Patterson and Doherty went on to finish ranked sixth on the AVP, winning multiple tournaments. One of their titles came on the beach in Belmar, N.J., only 20 minutes north of where Doherty grew up in Toms River.
“I think everyone back home was wondering, ‘Is he doing well? Does he even make money doing this?”’ Johnson said. “Then they beat Dalhausser and Rogers and everyone’s eyes are opening up like, ‘Whoa, this is serious.’ Then they come home and show everyone in person.”
In a sport where playing partners change frequently, Doherty and Patterson parted ways after the season, and Dalhausser and Rogers also split, providing the opportunity of a lifetime for Doherty when Rogers reached out to him.
“It was kind of amazing,” Doherty said. “He’s a legend in the game. It’s a little nerve-wracking getting a call to play with a guy of that caliber.”
Beginning of a New Partnership
Partnered with Rogers this year, Doherty traveled the world, playing in nine different countries on three different continents on the elite FIVB tour before returning and playing the AVP schedule this summer.
“Going on a bike ride through the Swiss mountains with the best U.S. male players in the world, guys I rooted for when I was living on my buddy’s couch in South Carolina, put things into perspective into how far I’ve come and how far there is to go,” Doherty said.
Doherty posted his wry observations of everything from foreign television to encounters with the locals in foreign countries on his blog, gaining admirers worldwide.
“There was a surreal moment in Poland,” Doherty said. “I had quite a few Polish citizens tell me how much they read my blog and wanted to get pictures of me and Todd. It was very strange, but very cool.”
As far as on the court, this was a year of adjustment to the new partnership. Doherty and Rogers are currently ranked 29th by FIVB and did not win an AVP event. In the first event of the AVP season in Salt Lake City, they faced Dalhausser and new playing partner Sean Rosenthal, losing in three games.
“I think the main word would be ‘inconsistent,’ based on the fact that I don’t have the experience of these other players,” Doherty said. “There’s still some development on my side that needs to happen. The sophomore slump definitely jumped up and bit me a little bit.”
“Our first season was honestly a little below what I had hoped for,” Rogers said. “I didn’t think we would come out on tour and run the table by any means, but I did think we would do a bit better than we did.”
The goal is for Doherty to become a polished player capable of making a run at a spot in the 2016 Olympics in Rio de Janeiro and the 2020 Olympics in Tokyo. Rogers, 40, said it’s “unlikely” that he will also try for an Olympic spot with Doherty, but believes Doherty has the potential to add another impressive chapter to his improbable story.
“I think Ryan will be one of the top big men for the USA through the 2020 Olympics,” Rogers said. “He still has much to learn and work on, but if he continues working hard he will be a force to reckon with if not by 2016, then certainly by 2020 if he remains healthy.”

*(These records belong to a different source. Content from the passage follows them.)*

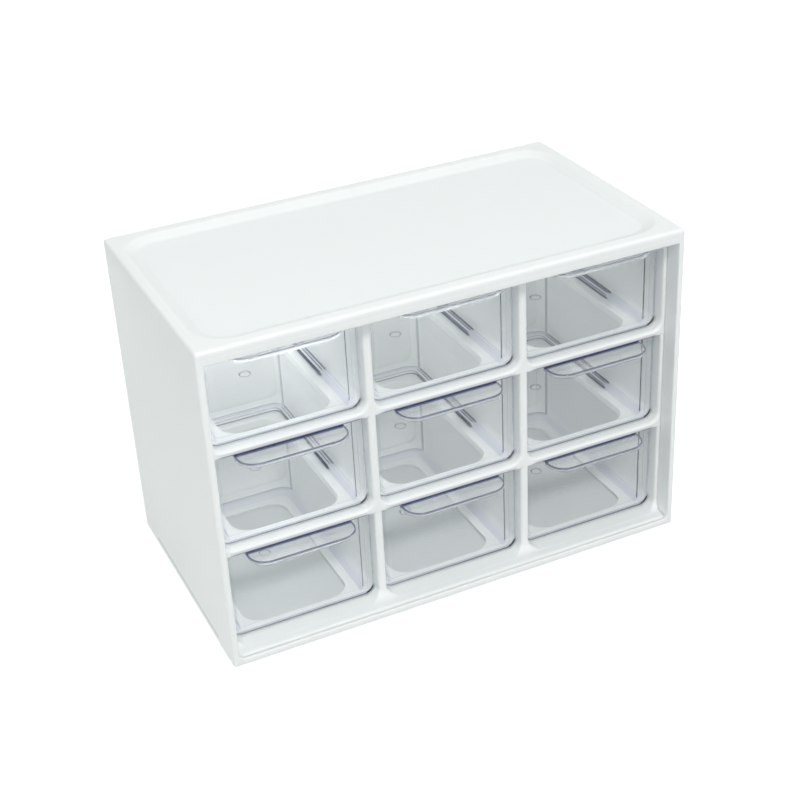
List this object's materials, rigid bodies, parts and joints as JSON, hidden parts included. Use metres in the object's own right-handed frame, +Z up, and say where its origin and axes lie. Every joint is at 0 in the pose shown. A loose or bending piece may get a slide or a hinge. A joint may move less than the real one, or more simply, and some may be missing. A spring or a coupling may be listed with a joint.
{
  "type": "desktop drawer organizer",
  "caption": "Small white desktop cabinet with rows of clear pull-out drawers behind a grid of shelves and dividers, and a shallow tray in its top.",
  "frame": {"origin": "middle of the footprint, on the surface that the case stands on", "axes": "+X to the right as seen by the user, -Y towards the user, where the drawers open, +Z up"},
  "size_m": [0.175, 0.098, 0.12],
  "materials": {
    "white_plastic": "moulded white polystyrene, polished, opaque",
    "clear_plastic": "moulded clear polystyrene, polished, see-through"
  },
  "bodies": {
    "case": {"case_shell": "white_plastic", "drawer_grid": "white_plastic"},
    "drawer_bottom_left": {"drawer_bottom_left": "clear_plastic"},
    "drawer_bottom_middle": {"drawer_bottom_middle": "clear_plastic"},
    "drawer_bottom_right": {"drawer_bottom_right": "clear_plastic"},
    "drawer_middle_left": {"drawer_middle_left": "clear_plastic"},
    "drawer_middle_middle": {"drawer_middle_middle": "clear_plastic"},
    "drawer_middle_right": {"drawer_middle_right": "clear_plastic"},
    "drawer_top_left": {"drawer_top_left": "clear_plastic"},
    "drawer_top_middle": {"drawer_top_middle": "clear_plastic"},
    "drawer_top_right": {"drawer_top_right": "clear_plastic"}
  },
  "joints": [
    {"name": "drawer_bottom_left_slide", "type": "slide", "parent": "case", "child": "drawer_bottom_left", "axis": [0, -1, 0], "range_m": [0, 0.06]},
    {"name": "drawer_bottom_middle_slide", "type": "slide", "parent": "case", "child": "drawer_bottom_middle", "axis": [0, -1, 0], "range_m": [0, 0.06]},
    {"name": "drawer_bottom_right_slide", "type": "slide", "parent": "case", "child": "drawer_bottom_right", "axis": [0, -1, 0], "range_m": [0, 0.06]},
    {"name": "drawer_middle_left_slide", "type": "slide", "parent": "case", "child": "drawer_middle_left", "axis": [0, -1, 0], "range_m": [0, 0.06]},
    {"name": "drawer_middle_middle_slide", "type": "slide", "parent": "case", "child": "drawer_middle_middle", "axis": [0, -1, 0], "range_m": [0, 0.06]},
    {"name": "drawer_middle_right_slide", "type": "slide", "parent": "case", "child": "drawer_middle_right", "axis": [0, -1, 0], "range_m": [0, 0.06]},
    {"name": "drawer_top_left_slide", "type": "slide", "parent": "case", "child": "drawer_top_left", "axis": [0, -1, 0], "range_m": [0, 0.06]},
    {"name": "drawer_top_middle_slide", "type": "slide", "parent": "case", "child": "drawer_top_middle", "axis": [0, -1, 0], "range_m": [0, 0.06]},
    {"name": "drawer_top_right_slide", "type": "slide", "parent": "case", "child": "drawer_top_right", "axis": [0, -1, 0], "range_m": [0, 0.06]}
  ]
}
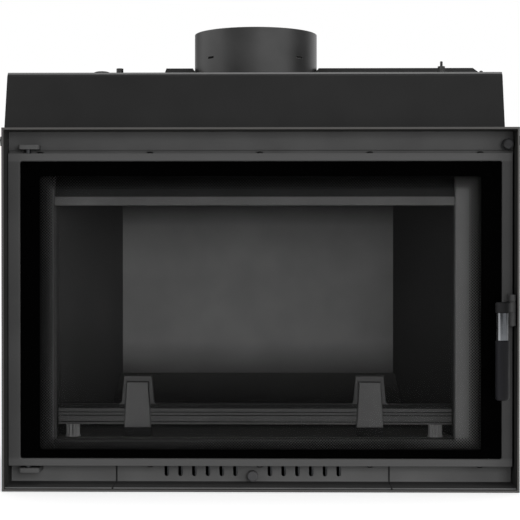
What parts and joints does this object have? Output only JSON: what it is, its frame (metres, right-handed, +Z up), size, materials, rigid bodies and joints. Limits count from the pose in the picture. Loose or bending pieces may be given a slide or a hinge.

“I want to do everything I can to put myself in a position to represent the U.S. in the Olympics,” Doherty said.
During his improbable ride from dreamer to Olympic hopeful, Doherty has made sure to enjoy every minute of it, whether it’s posting on his blog or walking into the lobby of a local bank and trying to cash an oversized, $10,000 winner’s check with a straight face.
“It’s just gotten me excited about life again,” Doherty said. “Volleyball was a reason to get out of bed in the morning and put a big smile on my face. I can’t think of a time in my life where I’m having as much fun as I’m having right now.”